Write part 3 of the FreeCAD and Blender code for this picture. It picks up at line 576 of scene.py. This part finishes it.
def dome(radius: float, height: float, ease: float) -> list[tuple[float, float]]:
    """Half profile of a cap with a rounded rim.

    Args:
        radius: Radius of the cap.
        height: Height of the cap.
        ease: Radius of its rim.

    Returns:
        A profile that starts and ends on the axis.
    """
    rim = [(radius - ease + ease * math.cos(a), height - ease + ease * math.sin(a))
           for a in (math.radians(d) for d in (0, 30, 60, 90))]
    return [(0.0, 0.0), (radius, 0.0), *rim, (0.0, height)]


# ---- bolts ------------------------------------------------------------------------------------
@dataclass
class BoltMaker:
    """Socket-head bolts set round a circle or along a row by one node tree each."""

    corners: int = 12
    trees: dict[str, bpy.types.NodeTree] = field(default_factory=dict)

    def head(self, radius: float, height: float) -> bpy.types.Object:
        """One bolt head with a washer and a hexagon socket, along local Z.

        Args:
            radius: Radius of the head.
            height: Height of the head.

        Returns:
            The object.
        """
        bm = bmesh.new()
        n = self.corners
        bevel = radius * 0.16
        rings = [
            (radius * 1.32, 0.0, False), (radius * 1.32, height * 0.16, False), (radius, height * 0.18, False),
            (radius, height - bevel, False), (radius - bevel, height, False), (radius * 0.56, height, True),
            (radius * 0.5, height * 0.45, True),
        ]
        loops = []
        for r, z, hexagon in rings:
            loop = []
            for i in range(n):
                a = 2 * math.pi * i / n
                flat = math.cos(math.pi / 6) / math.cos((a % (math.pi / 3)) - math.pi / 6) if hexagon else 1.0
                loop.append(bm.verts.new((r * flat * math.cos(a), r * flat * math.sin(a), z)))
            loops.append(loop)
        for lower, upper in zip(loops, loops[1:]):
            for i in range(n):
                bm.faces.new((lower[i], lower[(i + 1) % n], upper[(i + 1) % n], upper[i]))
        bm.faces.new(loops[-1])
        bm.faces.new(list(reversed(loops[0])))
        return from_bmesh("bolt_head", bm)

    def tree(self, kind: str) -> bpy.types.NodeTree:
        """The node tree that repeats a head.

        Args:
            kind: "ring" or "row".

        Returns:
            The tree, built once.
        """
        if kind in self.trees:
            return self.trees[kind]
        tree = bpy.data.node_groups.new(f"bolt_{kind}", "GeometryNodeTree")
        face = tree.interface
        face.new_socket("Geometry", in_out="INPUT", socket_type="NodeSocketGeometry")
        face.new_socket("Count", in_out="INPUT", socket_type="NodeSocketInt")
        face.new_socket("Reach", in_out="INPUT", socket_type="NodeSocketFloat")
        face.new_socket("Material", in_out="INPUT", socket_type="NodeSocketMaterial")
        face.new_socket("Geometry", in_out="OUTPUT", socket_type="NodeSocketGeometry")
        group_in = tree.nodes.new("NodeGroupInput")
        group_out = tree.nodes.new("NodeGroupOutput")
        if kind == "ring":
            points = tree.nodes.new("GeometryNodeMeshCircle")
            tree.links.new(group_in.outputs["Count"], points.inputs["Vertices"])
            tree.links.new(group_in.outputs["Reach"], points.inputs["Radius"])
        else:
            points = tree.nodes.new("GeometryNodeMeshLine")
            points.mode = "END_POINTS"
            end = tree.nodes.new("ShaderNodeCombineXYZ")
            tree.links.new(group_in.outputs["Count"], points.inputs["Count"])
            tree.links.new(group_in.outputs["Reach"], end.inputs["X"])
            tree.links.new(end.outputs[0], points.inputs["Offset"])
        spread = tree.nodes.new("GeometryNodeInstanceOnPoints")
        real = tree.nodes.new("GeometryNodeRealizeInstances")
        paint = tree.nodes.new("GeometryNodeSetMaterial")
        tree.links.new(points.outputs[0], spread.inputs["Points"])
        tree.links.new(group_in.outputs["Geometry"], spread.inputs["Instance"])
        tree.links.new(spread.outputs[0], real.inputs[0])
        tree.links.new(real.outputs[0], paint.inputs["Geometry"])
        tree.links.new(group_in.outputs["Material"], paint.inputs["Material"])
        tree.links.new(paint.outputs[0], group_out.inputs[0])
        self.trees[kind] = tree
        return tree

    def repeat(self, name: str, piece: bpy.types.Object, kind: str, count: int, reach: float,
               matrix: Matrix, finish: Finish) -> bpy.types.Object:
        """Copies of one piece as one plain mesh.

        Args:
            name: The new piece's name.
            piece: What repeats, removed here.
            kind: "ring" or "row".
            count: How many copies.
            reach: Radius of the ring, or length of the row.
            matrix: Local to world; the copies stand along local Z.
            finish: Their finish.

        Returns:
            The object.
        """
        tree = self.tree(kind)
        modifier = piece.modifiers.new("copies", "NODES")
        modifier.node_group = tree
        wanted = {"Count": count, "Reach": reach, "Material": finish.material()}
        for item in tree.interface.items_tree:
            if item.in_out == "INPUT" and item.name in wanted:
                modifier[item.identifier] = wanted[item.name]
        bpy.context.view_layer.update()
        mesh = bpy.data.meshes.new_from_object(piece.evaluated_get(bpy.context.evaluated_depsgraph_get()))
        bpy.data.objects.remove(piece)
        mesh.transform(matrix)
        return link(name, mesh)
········
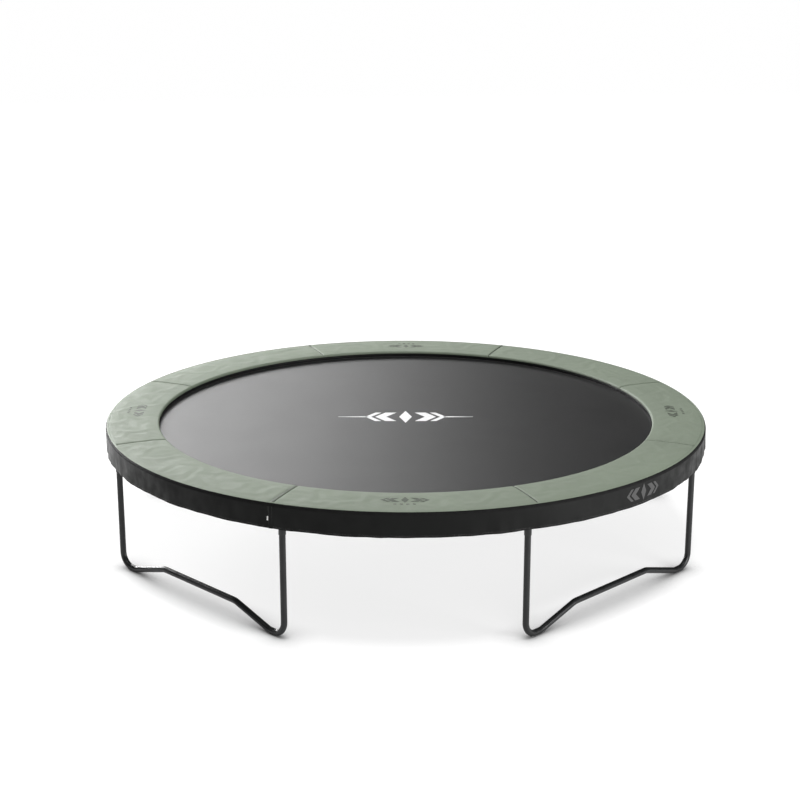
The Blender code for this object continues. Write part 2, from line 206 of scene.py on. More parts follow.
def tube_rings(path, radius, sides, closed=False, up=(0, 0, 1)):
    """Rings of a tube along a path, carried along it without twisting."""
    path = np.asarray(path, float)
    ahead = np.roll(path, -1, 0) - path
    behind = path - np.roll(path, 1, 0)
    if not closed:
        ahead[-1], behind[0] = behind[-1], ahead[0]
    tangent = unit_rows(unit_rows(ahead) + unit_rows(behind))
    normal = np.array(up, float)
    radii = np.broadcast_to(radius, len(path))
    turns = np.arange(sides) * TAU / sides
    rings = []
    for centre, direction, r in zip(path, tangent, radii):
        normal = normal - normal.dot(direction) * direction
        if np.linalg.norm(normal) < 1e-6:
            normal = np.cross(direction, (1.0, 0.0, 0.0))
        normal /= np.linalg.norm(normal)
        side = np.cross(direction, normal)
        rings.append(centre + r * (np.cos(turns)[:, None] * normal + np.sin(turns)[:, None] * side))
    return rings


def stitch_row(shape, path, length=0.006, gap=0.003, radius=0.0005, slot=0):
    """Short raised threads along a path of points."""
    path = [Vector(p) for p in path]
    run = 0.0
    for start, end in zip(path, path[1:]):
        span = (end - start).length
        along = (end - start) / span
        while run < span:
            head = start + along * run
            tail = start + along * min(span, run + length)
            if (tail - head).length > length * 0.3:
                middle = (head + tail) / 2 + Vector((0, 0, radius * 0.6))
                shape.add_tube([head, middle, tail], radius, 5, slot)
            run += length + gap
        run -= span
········
• [What is needed]:
Write out only the lines that run from the line containing "Write part 3" through the line containing "height: Height of the head.", both included, exactly as they appear above.

• [Task output]:
Write part 3 of the FreeCAD and Blender code for this picture. It picks up at line 576 of scene.py. This part finishes it.
def dome(radius: float, height: float, ease: float) -> list[tuple[float, float]]:
    """Half profile of a cap with a rounded rim.

    Args:
        radius: Radius of the cap.
        height: Height of the cap.
        ease: Radius of its rim.

    Returns:
        A profile that starts and ends on the axis.
    """
    rim = [(radius - ease + ease * math.cos(a), height - ease + ease * math.sin(a))
           for a in (math.radians(d) for d in (0, 30, 60, 90))]
    return [(0.0, 0.0), (radius, 0.0), *rim, (0.0, height)]


# ---- bolts ------------------------------------------------------------------------------------
@dataclass
class BoltMaker:
    """Socket-head bolts set round a circle or along a row by one node tree each."""

    corners: int = 12
    trees: dict[str, bpy.types.NodeTree] = field(default_factory=dict)

    def head(self, radius: float, height: float) -> bpy.types.Object:
        """One bolt head with a washer and a hexagon socket, along local Z.

        Args:
            radius: Radius of the head.
            height: Height of the head.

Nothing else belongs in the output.